Christmas can be absolutely terrifying for children.
On Christmas Eve, parents often blame their child's inability to fall asleep on the anticipatory excitement they experience while waiting to begin a fun-filled Christmas morning. However, the truth is that there is a dark side of Christmas, and it's worse than anything you'll encounter on Halloween.
Despite what Hallmark has led you to believe, the history of Christmas is filled with terrifying figures. Even modern Christmas traditions, such as watching holiday-themed movies, can prove unnerving to a child. Consider the time-tested film Rudolph the Red-Nosed Reindeer, which features a terrifying carnivorous snow monster as the primary antagonist.
The horrifying truth about Christmas is that the holiday does more than just remind children to be grateful and kind; it teaches them that tiny recon elves are real, other dimensions exist, and the whole holiday is basically a massive re-working of the Pagan Yuletide festival.
Here's a list of all the horrendous things you didn't know about popular Christmas traditions.
Absolutely Everything About Santa's Pal Krampus
If you grew up celebrating the American version of Christmas, you almost certainly know the tale of Saint Nick, but you might not have been subjected to some of his more questionable friends.
Chief among Santa's entourage of shady characters is Krampus, a demon with massive horns whose main job is to drag naughty children to Hell. Apparently, Santa doesn't really want to know if you've been naughty, so a few weeks before Christmas, he sends Krampus around to weed out the bad children.
For minor offenses, Krampus might choose to simply beat the child with a bundle of sticks. If they've been especially bad however, they're tossed in his sack and brought straight to Hell.
FYI, Krampus begins watching you the moment you're born, as is evidenced by images of the demon taking flocks of presumably naughty infants away to some horrid fate.
The Nutcracker Is About A Child Lost In Another World
Most people have seen some version of The Nutcracker. However, many are not aware that this beloved holiday staple was written and based on E.T.A. Hoffmann’s 1816 fairy tale.

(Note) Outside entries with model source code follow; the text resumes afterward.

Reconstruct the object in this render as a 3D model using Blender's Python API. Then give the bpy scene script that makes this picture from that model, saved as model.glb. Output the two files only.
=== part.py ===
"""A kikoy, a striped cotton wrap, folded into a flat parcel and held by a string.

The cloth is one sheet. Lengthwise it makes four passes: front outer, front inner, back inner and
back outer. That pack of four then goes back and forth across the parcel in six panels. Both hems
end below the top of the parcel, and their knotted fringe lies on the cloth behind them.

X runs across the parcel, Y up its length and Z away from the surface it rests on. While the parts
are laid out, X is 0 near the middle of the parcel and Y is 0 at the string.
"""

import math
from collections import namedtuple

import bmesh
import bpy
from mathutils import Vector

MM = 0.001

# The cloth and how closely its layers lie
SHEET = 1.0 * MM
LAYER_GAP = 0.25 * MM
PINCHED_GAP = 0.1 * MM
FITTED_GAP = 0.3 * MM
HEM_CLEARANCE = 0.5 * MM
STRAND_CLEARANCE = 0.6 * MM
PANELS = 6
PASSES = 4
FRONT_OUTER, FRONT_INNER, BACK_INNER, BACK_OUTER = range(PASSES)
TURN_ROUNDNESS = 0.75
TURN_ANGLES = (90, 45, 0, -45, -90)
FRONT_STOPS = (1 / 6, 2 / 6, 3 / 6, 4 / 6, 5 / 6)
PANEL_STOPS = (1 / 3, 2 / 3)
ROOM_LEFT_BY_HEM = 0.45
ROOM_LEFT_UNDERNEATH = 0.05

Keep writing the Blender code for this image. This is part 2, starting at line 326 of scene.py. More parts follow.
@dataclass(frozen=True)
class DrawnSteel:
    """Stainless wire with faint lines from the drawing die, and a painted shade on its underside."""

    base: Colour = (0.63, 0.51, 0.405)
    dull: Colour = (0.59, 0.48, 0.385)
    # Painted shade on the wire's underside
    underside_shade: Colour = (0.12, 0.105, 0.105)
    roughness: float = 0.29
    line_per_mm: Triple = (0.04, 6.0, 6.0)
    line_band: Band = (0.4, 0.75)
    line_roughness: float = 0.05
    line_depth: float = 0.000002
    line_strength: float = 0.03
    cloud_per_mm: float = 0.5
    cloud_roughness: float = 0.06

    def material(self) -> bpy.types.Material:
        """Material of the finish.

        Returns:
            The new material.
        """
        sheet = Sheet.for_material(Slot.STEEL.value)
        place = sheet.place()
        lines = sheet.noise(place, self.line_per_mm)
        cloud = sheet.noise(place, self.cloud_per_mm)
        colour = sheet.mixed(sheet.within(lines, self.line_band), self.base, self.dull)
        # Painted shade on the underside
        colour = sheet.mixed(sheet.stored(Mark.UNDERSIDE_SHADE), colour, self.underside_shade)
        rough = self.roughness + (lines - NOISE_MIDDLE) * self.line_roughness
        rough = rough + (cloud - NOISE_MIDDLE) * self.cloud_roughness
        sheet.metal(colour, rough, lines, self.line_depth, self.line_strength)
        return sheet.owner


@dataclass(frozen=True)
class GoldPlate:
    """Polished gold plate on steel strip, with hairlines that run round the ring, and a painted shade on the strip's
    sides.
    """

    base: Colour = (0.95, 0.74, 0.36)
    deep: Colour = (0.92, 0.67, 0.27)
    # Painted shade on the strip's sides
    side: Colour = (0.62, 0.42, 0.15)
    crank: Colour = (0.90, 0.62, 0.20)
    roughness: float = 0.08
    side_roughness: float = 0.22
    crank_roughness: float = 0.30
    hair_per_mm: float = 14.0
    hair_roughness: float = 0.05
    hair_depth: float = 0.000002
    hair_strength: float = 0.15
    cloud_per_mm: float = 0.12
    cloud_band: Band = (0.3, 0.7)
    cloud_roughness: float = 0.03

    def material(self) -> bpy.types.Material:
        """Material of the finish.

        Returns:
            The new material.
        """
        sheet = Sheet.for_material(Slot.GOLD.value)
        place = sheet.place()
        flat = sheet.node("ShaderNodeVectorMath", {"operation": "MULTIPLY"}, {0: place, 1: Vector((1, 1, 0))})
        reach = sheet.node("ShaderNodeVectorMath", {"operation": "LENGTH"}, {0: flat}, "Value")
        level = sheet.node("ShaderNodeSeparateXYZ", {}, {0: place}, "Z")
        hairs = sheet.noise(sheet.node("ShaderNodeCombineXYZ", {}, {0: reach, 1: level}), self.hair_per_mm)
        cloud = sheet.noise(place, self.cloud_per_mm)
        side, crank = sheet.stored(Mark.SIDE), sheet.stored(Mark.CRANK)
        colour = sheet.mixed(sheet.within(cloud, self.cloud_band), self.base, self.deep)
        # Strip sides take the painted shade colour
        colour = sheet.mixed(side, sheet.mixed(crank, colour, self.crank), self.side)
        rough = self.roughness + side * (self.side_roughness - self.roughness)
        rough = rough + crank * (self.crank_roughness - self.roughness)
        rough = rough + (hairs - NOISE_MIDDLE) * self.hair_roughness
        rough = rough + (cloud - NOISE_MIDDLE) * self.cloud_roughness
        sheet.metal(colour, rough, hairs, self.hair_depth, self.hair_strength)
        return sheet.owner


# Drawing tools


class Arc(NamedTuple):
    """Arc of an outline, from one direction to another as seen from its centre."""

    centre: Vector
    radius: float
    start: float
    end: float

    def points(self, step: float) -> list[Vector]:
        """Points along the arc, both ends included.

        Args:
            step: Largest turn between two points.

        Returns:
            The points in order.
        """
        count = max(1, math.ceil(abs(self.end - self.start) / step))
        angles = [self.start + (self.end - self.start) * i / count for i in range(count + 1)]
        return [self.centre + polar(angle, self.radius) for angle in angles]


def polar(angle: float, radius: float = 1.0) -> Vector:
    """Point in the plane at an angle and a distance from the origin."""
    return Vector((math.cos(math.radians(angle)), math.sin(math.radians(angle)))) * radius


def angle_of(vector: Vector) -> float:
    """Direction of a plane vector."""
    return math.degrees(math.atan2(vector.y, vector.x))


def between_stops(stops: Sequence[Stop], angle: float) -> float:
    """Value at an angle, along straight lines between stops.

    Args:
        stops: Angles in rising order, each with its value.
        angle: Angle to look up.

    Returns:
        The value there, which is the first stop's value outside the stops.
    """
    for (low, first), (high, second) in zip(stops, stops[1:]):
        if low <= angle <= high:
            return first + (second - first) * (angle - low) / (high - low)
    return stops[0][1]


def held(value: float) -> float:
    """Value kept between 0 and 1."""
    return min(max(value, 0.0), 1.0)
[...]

In the fairy tale, a young girl named Marie falls in love with the Nutcracker Prince, who she can only see come to life when she's asleep. During a battle between the Nutcracker Prince and the Mouse King, Marie cuts her arm and falls into a feverish sleep. There, she gets brainwashed by the Mouse King.
After Marie recounts this story to her family, they forbid her from speaking about her dreams. Nonetheless, Marie's faithful love for the Nutcracker brings the ugly doll to life once again. She and the Nutcracker Prince leave Marie's world and choose instead to live in the doll kingdom.
Basically, The Nutcracker is a story about a young girl who falls in love with a doll, then leaves her old family and life to spend her days with said doll in a world where toys are constantly warring with mice and child marriage laws apparently do not exist. Clearly, it's a wonderfully inspiring Christmas story.
Voyeuristic Santa Watches You When You're Awake AND Sleeping
You've heard Bing Crosby declare it, "he sees you when you're sleeping, he knows when you're awake." No wonder your child can't sleep, an omnipresent old man with a beard is lurking somewhere around their house or bedroom.
The question your child is undoubtedly dying to ask is "why aren't you calling the police?" The reason your child can't articulate that question is that they have become paralyzed with fear due to your complicity in Santa's voyeurism.
The Christian Tradition Of Twelfth Night Has Its Roots In Paganism
Twelfth Night typically gets celebrated on the eve of the Epiphany (which usually falls 12 days after Christmas). On top of this, many families will take down their Christmas tree on, or immediately after, Twelfth Night. This all sort of links the Twelfth Night tradition to Christianity.
However, the Twelfth Night celebration is rooted in Pagan customs. Originally, Pagans celebrated the Yuletide festival around the time of the winter solstice (roughly December 21). When the Christian Church sought to combat Paganism by commemorating the birth of Jesus Christ with the celebration of Christmas, important Pagan events were converted to Christian analogs, and thus the Twelfth Night festival was born.
One particularly famous Pagan Twelfth Night tradition calls for a cake to be made with a bean and a pea baked inside of it. The man who discovers the bean gets crowned king, and the woman who finds the pea gets crowned queen. The king and queen take their seats at a throne and receive paper crowns, then a night of celebration ensues.
In some Christian families, baking a Twelfth Night cake is still a tradition. However, while Christians view it as a rounding off of the Christmas season, Pagans saw it as a time to worship the Mother Goddess of nature.